XII. Текстовые преломления тех же стратегий[578]

Еще раз, еще раз,

Я для вас Звезда.

Горе моряку, взявшему

Неверный угол своей ладьи

И звезды:

Он разобьется о камни,

О подводные мели.

Горе и вам, взявшим

Неверный угол сердца ко мне:

Вы разобьетесь о камни,

И камни будут надсмехаться

Над вами,

Как вы надсмехались

Надо мной.

Велимир Хлебников, «Еще раз, еще раз…»[579]

Я гений пламенных речей

Я господин свободных мыслей

Я царь бессмысленных красот

Я Бог исчезнувших высот

Я господин свободных мыслей

Я светлой радости ручей.

Когда в толпу метну свой взор,

Толпа как птица замирает

И вкруг меня, как вкруг столба,

Стоит безмолвная толпа.

Толпа как птица замирает,

И я толпу мету как сор.

Даниил Хармс, «Я гений пламенных речей…»[580]

Повторно сформулирую задачу, решение которой не было доведено до конца в предыдущей главе. С одной стороны, имеется «биографический» Хармс – слабо образованный авангардист с невысоким для писателя творческим потенциалом и, по обэриутскому выражению, «самодеятельный мудрец», а с другой – его теперешняя репутация: писатель-эрудит, философ с большой буквы, логик, забавляющийся антилогикой, и математик[581]. Как можно видеть, между двумя этими ипостасями пролегает непреодолимая пропасть. Аналогичным образом, «биографический» Хлебников столь же далеко отстоит от того фантома, в который он превратился, став объектом культа. Беда солидарного авангардоведения состоит в том, что оно изучает не реальных Хлебникова и Хармса, а культовые имиджи этих писателей.

На то, что ученые трактуют личность и наследие Хармса превратно, в свое время посетовал М. Л. Гаспаров. Сделал он это, правда, в частной переписке с Н. С. Автономовой:

«Хармс за последнее время почти стал философом.

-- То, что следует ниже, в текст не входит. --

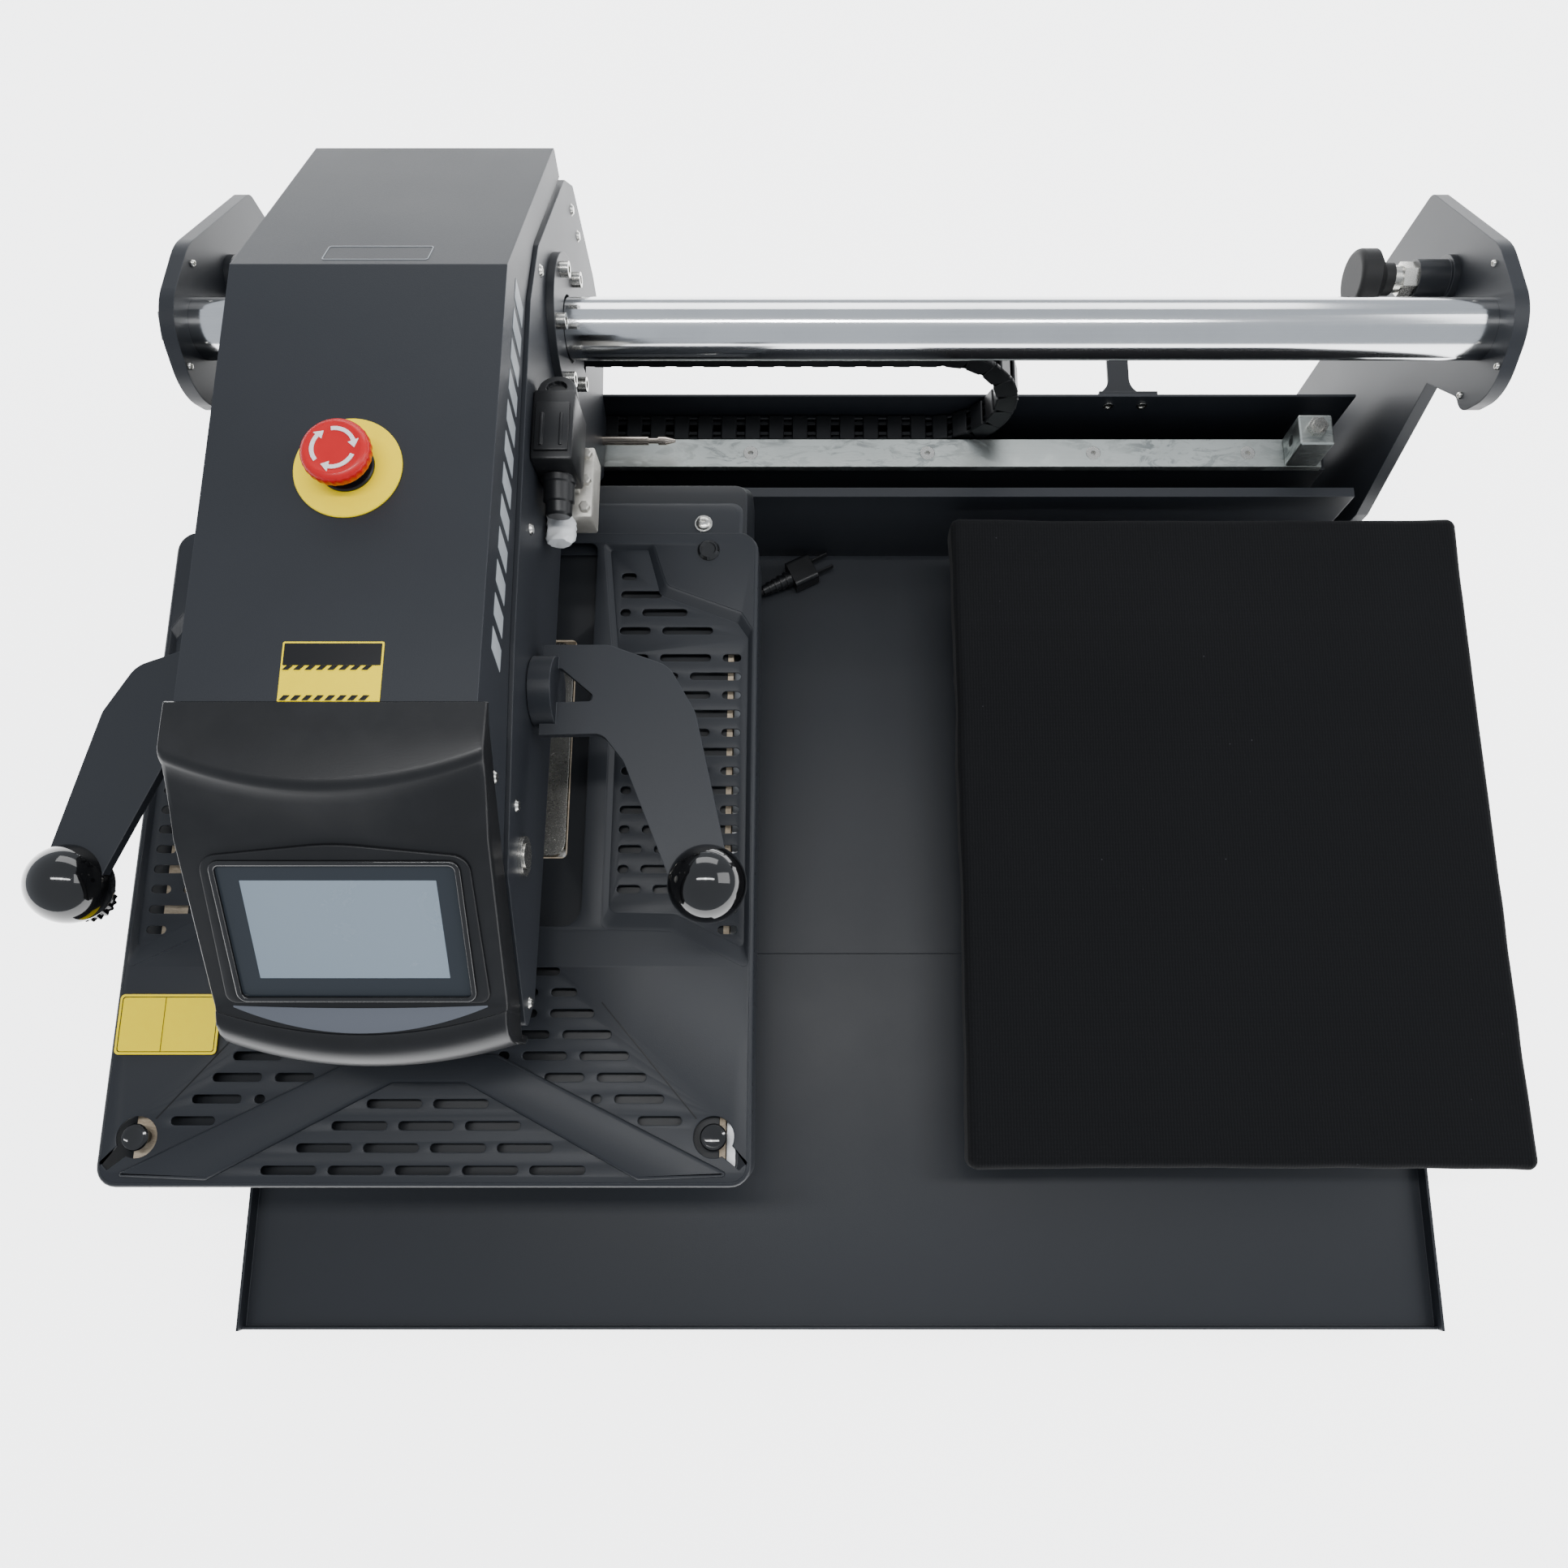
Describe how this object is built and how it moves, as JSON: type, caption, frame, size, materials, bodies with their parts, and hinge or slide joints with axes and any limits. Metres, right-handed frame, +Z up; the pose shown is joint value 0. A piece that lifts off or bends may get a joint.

Это их обэриутское бедствие: в их кружке было два профессиональных философа, т. е. учившихся на философском факультете; один из них, писавший книжечки про взятие Зимнего, погиб, а другой [Я. С. Друскин. – Л. Л.], ничего не писавший, выжил, сочинил в стол много философских интерпретаций к сочинениям своих друзей и передал их молодым обэриутоведам, на которых они произвели неизгладимое впечатление. У меня аспирант пишет по Хармсу, и это тоже будет философия.

Хоть я ему и твержу, что философия у Хармса пародическая, и что изучать пародическую философию куда трудней, чем серьезную» (письмо от 22 мая 1994 года, [Гаспаров 2008: 351]);

«[Я] ей [маме. – Л. П.] прочитал “Плоды раздумий” К. Пруткова, она сказала: “из этого можно вывести всю марксистско-ленинскую философию” (Наверное, и любую иную; если бы я был образованнее, я бы в этом поупражнялся, и, наверное, получилось бы нечто похожее на Хармса в интерпретации Жаккара и Мейлаха.) Козьму Пруткова Хармс перечислял среди нескольких величайших для него мировых авторов, рядом с Блейком (о котором знал разве что со слов Маршака) и еще кем-то столь же неожиданным» (письмо от 1 июня 1996 года, [Гаспаров 2008: 369]).

Насколько мне известно, ни до Гаспарова, ни после на публичное обсуждение казус Хармса не выносился. Что касается Хлебникова, то проблематизировавшие его высказывания раздавались и продолжают раздаваться как приватно, так и иной раз публично, без особого, впрочем, резонанса. Полагаю, что начатую таким образом дискуссию о фантомах Хлебникова и Хармса следует направить на выявление тех культурных механизмов, которые привели к их возникновению.

Причины возгонки фигур Хлебникова и Хармса до масштабов «писателя-больше-чем-писателя» в настоящей книге неоднократно назывались. Это, прежде всего, ставка обоих авторов на прагматику, столь мощно и артистически дерзко разработанную, что она оказалась способна не только подменить собой литературное творчество, но и отменить самую его необходимость. Подход к литературе, выросший на прагматических основаниях, был и радикально нов – и как нельзя более современен. Одна его разновидность, поведенческая, подробно рассматривалась в предшествующей главе, а теперь речь пойдет о текстовых преломлениях этого подхода.